- [WRITTEN TASK]: In the listing below, locate the lines that hold the string "nodes". Copy those lines.

- [SOURCE MATERIAL]:

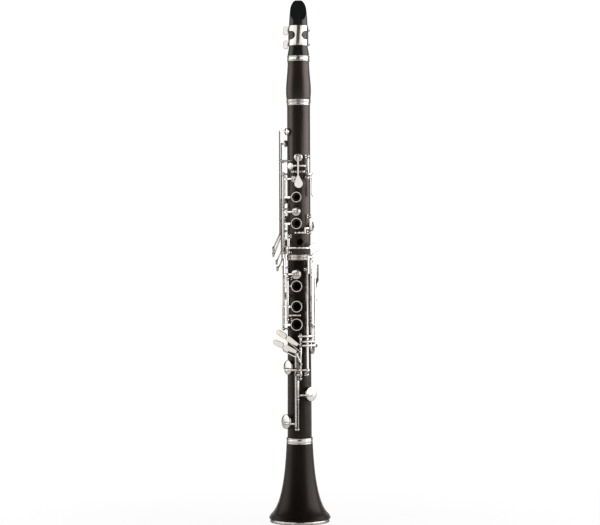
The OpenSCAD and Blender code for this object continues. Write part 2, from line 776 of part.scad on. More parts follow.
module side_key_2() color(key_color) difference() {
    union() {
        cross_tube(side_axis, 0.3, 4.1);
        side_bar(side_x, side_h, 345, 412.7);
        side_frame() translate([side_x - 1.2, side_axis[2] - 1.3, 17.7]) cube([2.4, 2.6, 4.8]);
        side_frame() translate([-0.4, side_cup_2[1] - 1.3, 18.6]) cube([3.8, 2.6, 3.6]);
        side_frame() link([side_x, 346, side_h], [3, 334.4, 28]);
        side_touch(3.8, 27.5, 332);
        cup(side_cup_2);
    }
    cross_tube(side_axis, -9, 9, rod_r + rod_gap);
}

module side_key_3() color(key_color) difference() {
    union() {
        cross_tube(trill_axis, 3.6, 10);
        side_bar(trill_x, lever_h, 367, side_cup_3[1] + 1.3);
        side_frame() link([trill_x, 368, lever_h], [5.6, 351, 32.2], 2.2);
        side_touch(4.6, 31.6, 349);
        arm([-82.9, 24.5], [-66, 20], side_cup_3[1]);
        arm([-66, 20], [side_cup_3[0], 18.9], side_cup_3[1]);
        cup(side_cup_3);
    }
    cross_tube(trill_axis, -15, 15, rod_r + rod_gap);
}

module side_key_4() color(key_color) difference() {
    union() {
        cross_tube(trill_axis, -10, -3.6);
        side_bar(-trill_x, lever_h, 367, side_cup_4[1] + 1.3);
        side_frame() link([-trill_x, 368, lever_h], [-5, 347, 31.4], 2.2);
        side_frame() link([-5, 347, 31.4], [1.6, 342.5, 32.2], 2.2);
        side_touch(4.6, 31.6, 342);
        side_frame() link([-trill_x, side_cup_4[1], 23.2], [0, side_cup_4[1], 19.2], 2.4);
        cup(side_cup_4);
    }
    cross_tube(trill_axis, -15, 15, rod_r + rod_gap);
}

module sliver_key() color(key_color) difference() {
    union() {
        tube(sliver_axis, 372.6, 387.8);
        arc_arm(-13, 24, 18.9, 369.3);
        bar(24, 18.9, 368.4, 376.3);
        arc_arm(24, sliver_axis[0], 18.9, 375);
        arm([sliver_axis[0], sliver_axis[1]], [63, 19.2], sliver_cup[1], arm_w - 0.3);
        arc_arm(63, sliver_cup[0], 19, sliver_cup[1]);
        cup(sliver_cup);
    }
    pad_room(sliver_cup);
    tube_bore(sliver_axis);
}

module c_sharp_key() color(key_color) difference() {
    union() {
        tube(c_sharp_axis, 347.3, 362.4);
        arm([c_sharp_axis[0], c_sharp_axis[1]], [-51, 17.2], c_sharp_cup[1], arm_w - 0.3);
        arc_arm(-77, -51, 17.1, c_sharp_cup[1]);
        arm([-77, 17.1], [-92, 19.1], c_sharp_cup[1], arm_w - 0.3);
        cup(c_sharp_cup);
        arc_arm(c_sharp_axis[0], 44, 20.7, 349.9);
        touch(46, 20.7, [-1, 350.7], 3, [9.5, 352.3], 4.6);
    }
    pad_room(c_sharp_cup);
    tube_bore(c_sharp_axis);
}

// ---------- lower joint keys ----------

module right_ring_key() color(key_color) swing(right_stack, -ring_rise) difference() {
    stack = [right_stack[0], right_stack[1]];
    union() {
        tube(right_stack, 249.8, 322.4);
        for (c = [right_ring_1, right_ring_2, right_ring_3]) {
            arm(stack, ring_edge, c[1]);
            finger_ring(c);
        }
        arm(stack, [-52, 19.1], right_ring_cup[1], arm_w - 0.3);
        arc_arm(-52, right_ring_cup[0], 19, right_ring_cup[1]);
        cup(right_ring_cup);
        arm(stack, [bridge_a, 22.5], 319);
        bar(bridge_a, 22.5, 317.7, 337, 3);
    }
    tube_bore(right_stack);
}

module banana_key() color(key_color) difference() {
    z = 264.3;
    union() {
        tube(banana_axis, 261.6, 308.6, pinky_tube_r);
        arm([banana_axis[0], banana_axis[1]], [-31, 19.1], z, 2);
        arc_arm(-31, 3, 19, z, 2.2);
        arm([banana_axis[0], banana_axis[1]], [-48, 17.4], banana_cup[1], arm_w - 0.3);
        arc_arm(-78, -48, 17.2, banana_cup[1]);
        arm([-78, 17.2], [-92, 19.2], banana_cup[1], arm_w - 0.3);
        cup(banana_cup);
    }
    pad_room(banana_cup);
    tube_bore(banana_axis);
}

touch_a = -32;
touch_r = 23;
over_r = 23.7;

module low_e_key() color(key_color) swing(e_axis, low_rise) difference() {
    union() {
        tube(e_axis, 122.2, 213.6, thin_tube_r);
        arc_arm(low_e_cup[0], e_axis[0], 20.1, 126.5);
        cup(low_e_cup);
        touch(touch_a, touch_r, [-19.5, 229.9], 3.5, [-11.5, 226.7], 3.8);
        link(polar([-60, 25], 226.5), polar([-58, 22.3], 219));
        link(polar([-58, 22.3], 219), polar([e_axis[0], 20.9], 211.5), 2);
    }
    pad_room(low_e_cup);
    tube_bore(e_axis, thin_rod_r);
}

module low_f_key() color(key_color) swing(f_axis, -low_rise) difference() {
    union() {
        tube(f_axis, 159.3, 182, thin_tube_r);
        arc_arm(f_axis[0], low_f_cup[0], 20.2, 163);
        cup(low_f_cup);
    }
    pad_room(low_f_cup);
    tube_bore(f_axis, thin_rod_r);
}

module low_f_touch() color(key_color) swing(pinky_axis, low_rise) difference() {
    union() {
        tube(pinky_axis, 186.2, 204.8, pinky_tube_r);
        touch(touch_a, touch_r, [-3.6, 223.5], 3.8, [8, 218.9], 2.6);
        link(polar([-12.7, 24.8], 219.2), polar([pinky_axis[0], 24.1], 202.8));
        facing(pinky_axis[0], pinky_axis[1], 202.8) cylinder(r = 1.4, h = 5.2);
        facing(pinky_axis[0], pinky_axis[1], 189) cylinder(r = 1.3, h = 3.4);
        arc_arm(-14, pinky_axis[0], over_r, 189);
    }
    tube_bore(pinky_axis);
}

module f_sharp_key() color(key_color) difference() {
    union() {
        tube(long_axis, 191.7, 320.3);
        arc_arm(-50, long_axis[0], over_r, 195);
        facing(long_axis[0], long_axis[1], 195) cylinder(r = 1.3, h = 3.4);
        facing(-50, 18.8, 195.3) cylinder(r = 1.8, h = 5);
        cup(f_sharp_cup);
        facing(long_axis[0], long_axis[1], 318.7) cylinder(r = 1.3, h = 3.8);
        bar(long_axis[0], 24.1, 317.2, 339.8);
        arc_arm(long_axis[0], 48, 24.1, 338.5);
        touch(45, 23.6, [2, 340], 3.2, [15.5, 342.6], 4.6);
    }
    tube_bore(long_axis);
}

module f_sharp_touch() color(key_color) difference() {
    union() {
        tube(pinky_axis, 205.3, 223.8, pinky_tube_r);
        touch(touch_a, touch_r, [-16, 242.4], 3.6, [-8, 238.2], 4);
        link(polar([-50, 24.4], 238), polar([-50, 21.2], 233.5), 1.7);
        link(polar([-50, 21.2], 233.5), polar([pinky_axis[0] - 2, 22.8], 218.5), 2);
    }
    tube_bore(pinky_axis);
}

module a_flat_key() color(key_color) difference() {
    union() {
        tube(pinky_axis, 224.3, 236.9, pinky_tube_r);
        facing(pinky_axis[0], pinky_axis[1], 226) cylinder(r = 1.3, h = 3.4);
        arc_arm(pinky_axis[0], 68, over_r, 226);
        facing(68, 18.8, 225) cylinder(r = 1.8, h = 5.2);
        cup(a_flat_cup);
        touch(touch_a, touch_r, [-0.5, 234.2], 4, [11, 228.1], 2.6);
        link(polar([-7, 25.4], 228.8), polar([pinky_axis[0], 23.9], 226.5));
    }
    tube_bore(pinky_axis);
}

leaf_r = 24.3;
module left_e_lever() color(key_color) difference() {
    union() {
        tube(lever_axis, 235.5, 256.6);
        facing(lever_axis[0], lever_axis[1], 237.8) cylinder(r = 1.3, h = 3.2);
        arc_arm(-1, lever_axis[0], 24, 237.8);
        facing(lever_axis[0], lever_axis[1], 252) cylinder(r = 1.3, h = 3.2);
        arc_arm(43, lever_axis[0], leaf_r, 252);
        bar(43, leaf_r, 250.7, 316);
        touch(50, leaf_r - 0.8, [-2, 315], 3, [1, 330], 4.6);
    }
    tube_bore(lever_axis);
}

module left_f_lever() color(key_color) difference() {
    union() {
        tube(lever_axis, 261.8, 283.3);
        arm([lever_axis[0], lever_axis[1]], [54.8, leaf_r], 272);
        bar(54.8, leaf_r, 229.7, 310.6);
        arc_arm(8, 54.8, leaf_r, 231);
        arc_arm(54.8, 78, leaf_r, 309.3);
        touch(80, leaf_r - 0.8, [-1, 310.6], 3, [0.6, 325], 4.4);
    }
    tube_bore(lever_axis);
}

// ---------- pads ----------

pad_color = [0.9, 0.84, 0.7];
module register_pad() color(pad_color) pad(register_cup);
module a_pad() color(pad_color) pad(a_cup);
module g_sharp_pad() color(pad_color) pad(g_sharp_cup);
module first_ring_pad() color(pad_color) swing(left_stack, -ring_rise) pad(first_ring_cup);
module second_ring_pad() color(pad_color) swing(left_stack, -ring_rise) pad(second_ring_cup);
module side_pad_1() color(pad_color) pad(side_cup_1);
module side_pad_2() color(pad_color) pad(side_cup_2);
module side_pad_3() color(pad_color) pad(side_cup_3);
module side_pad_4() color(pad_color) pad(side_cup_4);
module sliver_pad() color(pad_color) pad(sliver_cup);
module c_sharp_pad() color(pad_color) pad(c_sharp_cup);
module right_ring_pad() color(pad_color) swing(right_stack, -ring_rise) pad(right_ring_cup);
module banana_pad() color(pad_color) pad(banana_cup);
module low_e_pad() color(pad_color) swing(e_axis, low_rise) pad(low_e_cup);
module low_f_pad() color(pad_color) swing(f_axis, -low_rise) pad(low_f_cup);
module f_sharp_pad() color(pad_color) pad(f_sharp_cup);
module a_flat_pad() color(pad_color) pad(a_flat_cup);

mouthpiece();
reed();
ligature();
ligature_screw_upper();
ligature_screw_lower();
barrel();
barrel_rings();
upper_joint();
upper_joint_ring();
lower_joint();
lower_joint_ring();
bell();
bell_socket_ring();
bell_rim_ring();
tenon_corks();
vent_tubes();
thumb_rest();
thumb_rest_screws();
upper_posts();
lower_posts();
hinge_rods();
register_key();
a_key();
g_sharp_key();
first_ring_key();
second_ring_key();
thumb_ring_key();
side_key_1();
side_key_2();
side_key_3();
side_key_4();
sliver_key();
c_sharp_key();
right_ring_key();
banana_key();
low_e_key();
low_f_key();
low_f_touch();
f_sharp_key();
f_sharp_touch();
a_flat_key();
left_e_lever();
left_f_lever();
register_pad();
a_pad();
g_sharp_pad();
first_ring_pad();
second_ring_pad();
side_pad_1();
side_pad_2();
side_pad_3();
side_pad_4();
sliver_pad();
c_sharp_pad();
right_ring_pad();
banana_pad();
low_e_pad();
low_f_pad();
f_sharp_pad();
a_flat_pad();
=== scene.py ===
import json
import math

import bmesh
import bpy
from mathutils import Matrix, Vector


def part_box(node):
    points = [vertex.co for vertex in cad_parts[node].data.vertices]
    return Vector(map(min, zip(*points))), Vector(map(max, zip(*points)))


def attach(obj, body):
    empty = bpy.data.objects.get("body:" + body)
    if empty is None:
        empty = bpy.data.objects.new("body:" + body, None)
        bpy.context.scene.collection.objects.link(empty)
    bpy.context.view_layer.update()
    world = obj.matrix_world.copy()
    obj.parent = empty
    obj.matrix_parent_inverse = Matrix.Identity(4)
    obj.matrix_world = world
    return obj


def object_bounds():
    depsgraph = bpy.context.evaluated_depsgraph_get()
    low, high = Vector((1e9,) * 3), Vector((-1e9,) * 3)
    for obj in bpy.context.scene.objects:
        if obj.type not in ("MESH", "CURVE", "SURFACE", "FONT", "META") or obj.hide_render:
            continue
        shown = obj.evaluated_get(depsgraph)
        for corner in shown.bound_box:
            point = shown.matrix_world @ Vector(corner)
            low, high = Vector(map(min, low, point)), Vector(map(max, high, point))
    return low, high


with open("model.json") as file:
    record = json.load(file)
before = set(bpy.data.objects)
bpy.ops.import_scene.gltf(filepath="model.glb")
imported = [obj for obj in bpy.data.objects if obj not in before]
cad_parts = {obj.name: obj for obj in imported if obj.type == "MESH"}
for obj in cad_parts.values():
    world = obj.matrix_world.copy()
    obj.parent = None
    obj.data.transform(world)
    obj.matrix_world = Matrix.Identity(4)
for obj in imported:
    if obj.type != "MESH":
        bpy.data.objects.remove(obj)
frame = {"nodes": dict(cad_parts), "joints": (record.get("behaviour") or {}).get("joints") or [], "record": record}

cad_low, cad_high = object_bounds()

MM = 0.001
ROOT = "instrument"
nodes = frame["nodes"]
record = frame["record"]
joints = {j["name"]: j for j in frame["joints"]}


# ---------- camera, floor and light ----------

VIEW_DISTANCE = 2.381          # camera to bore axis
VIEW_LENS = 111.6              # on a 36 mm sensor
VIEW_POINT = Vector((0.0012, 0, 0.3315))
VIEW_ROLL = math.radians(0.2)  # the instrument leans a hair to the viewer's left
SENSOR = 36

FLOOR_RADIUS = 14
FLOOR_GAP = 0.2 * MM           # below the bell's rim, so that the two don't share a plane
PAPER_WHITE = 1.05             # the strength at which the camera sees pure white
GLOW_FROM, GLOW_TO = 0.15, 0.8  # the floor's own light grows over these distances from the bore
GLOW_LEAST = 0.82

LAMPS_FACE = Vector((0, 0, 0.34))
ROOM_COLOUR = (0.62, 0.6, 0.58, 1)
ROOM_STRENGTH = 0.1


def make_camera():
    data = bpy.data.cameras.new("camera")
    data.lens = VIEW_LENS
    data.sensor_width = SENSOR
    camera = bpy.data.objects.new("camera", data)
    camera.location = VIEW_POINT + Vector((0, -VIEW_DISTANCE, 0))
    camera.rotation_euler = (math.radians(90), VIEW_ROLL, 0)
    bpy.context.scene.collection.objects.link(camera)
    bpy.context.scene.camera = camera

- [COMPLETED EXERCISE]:
frame = {"nodes": dict(cad_parts), "joints": (record.get("behaviour") or {}).get("joints") or [], "record": record}
nodes = frame["nodes"]